Enfin, certaines compensations (orales, comportementales) sont à accepter comme faisant partie d'une cohérence comportementale du patient face aux difficultés qu'il ressent (principe de l'économie psychique).

La destruction : importance du groupe

C'est peut-être à cette étape que les limites de l'accompagnement alcoologique individuel sont atteintes. En effet, lorsque le patient est confronté à ces difficultés, c'est surtout dans des groupes d'entraide qu'il trouve un soutien adapté (tout particulièrement chez ceux qui favorisent le témoignage). L'objectif est ici de lutter contre le sentiment d'isolement du malade. C'est à ce stade qu'apparaissent les syndromes dépressifs, à reconnaître et traiter : ils peuvent être à l'origine de rechutes au cours desquelles, la ré-alcoolisation favorisant la levée des inhibitions, le risque suicidaire est alors majeur. Il ne faut surtout pas hésiter à recourir à l'hospitalisation lorsque la situation prend l'allure d'une rechute sèche . Enfin, toutes les actions permettant une « renarcissisation » doivent être favorisées constamment.
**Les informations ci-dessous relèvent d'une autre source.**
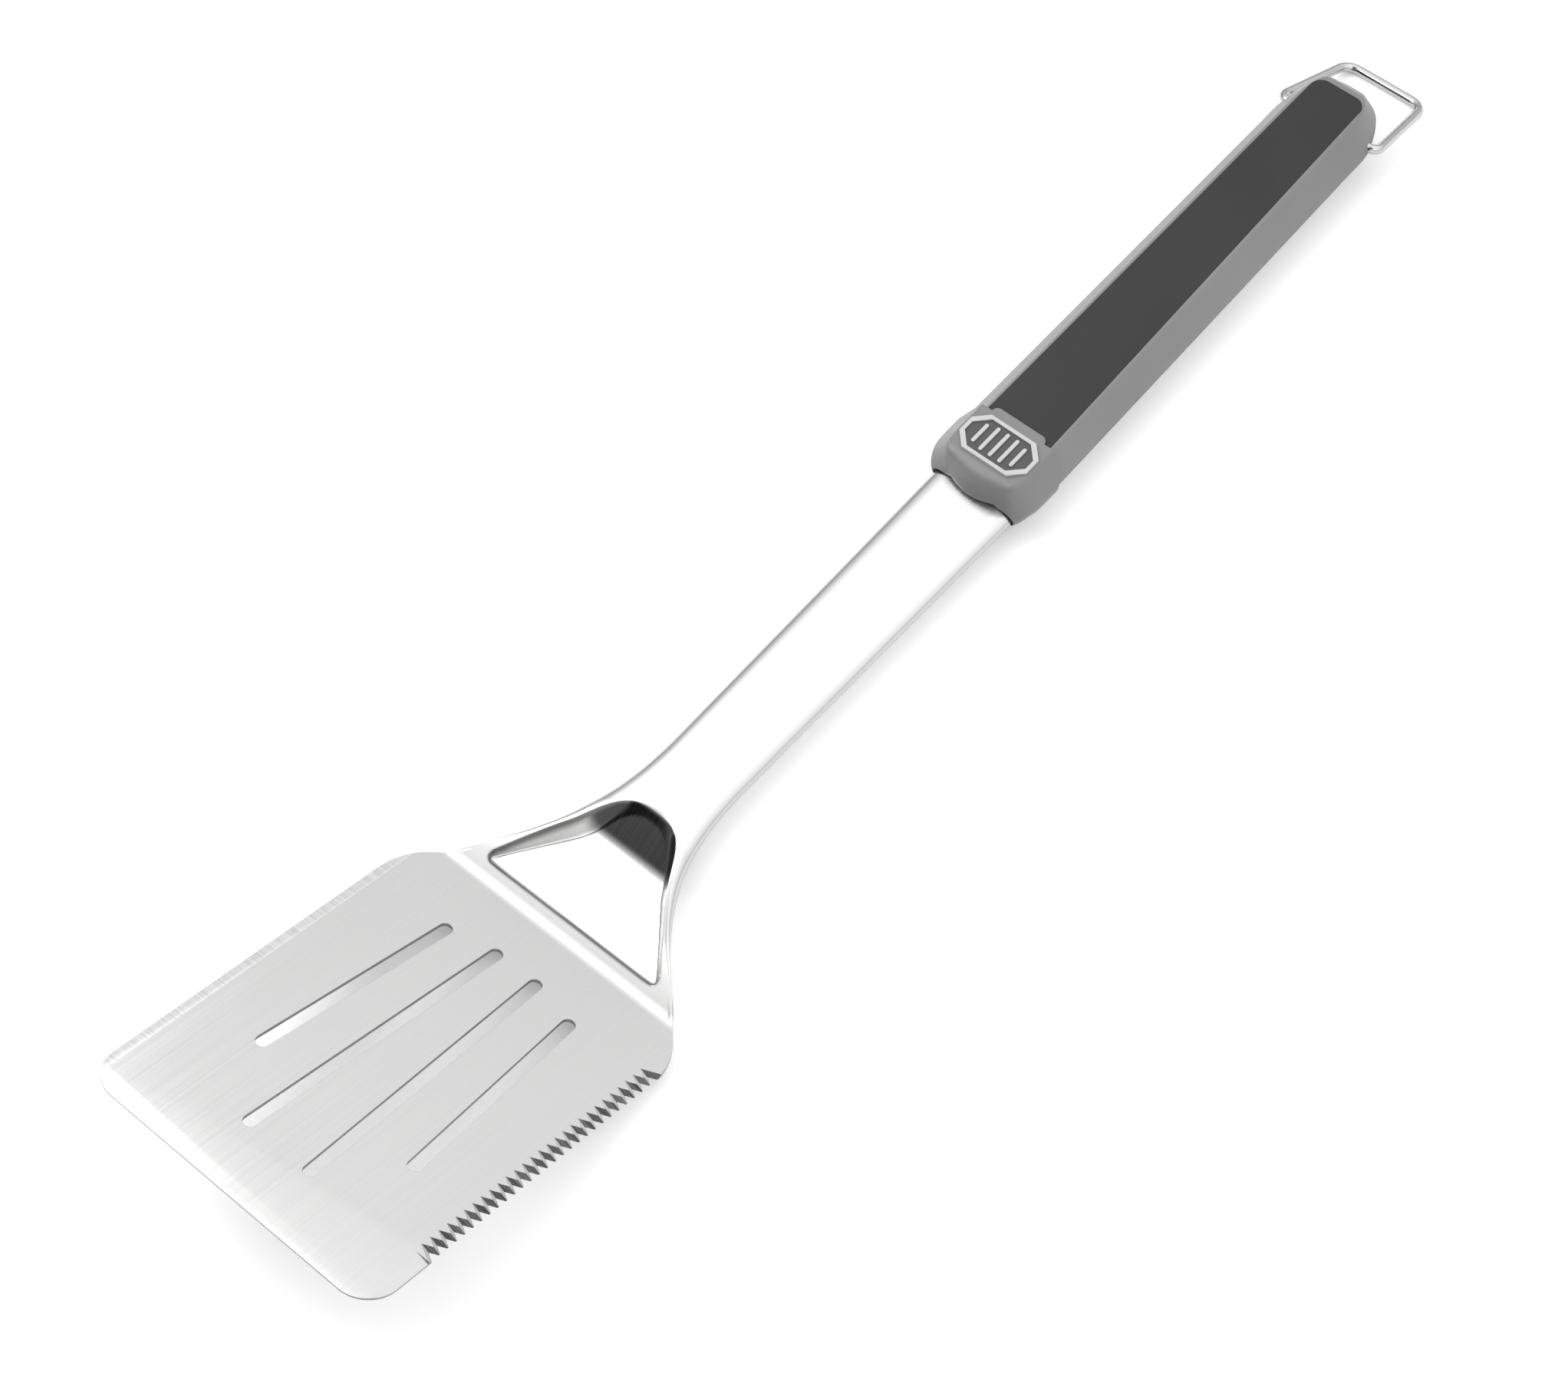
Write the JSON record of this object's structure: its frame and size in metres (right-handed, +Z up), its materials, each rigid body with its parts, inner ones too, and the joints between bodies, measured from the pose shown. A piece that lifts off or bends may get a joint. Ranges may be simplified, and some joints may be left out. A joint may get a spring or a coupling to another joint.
{
  "type": "grill spatula",
  "caption": "Slotted grill spatula with a serrated edge, long channel shank, two-shell handle with soft grip inlay and a swinging wire hanging loop.",
  "frame": {"origin": "centre of the bounding box, on the table the spatula lies on", "axes": "+X from the blade's front edge towards the hanging loop, +Y towards the blade's ground long edge, +Z up"},
  "size_m": [0.4884, 0.1, 0.0411],
  "materials": {
    "stainless_blade": "brushed, nearly white under soft light",
    "handle_shell": "satin grey",
    "handle_core": "plain moulded plastic",
    "grip": "matt soft-touch",
    "collar": "satin grey",
    "plaque_metal": "satin white",
    "plaque_ground": "matt dark grey",
    "chrome_wire": "polished"
  },
  "bodies": {
    "spatula": {"blade_stamping": "stainless_blade", "tang_rivets": "stainless_blade", "handle_core": "handle_core", "upper_shell": "handle_shell", "lower_shell": "handle_shell", "top_grip": "grip", "under_grip": "grip", "collar": "collar", "plaque_rim": "plaque_metal", "plaque_field": "plaque_ground", "plaque_bars": "plaque_metal"},
    "loop": {"hanging_loop": "chrome_wire"}
  },
  "joints": [
    {"name": "loop_swing", "type": "hinge", "parent": "spatula", "child": "loop", "pos_m": [0.21199, 0, 0.0127], "axis": [0, -1, 0], "range_deg": [-130, 172]}
  ]
}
La reconstruction : consolider les acquis

Cette dernière étape mêle reconnaissance de la fragilité acquise et ré-apprentissage de la parole individuelle. Dans l'idéal, le travail se poursuit avec les groupes néphalistes. Ces derniers par leurs rituels de l'abstinence postulent et consolident les statuts d'abstinents de leurs membres  Mais plus encore que l'absence de consommation d'alcool, ils affirment la réalité de la perte de produit. Par des rituels organisés, ils circonscrivent le manque dans le temps et permettent aux anciens buveurs de retrouver une certaine forme de liberté.

Chronologie de ces étapes

Si le déni domine le début de l'accompagnement, les étapes décrites successivement n'obéissent pas à une chronologie immuable. Les temps de maturation de chaque stade sont souvent très longs et il n'est pas rare de voir un patient perdre en quelques semaines d'alcoolisation tout le bénéfice d'un travail effectué sur plusieurs mois. L' alcoolo-dépendance est une maladie chronique dont l'objectif du traitement n'est pas la résolution d'un problème posé à un moment donné, mais l'accompagnement adéquat de différents problèmes posés à différents moments d'évolution de cette maladie.

Conclusion

Arrêter de boire pour une personne alcoolo-dépendante, c'est d'abord stopper sa consommation puis effectuer un travail psychique, travail rendu possible par l'arrêt de la consommation d'alcool.

Il s'agit d'une tactique de rupture avec l'alcool qui obéit à un triple objectif :

– renforcer les capacités décisionnelles du sujet (lutte contre la déresponsabilisation) ;

– démystifier l'origine du conflit (le problème n'est pas l'alcool ou le manque de volonté, le problème est à l'intérieur de soi) ;

– réhabiliter la pensée (lutte contre l'apsychognosie).

Ce travail psychique ne peut se faire que progressivement, par étapes, à long terme, et fait passer le malade d'une première problématique (dans laquelle il associe : boire et rester en vie, arrêter de boire et mourir) à une nouvelle qui redéfinit de nouvelles relations (cesser de boire et pouvoir vivre, boire et risquer de mourir). L'abstinence n'y est plus le contraire de l'alcoolisation, mais une stratégie d'évitement de l'alcoolisation excessive dans le but d'améliorer la qualité de vie.?*

La « séparation de l'alcool » signifie un long travail de deuil. La seule suspension de l'alcoolisation ne suffit pas à la guérison.

Le contrôle de la consommation d'alcool chez les buveurs à problème et l'abstinence chez les dépendants ne se prolongent pas souvent faute d'un cadre thérapeutique et méthodologique.

EN PRATIQUE

> Qui a bu ne boira pas forcément toute sa vie.

> Les anciens buveurs nous apprennent que l'arrêt de toute consommation d'alcool chez les alcoolo-dépendants doit être durable

> L'abstinence n'est pas une fin en soi mais un moyen d'amélioration de la qualité de vie.

> Le traitement repose sur une relation médecin-malade de qualité.

> Les obstacles principaux sont le déni et l'apsychognosie.

> Pour le malade, se séparer de l'alcool correspond à un réaménagement de sa vie, assimilable à un travail de deuil.

> La connaissance des mécanismes psychopathologiques est un moyen d'améliorer la relation avec le malade.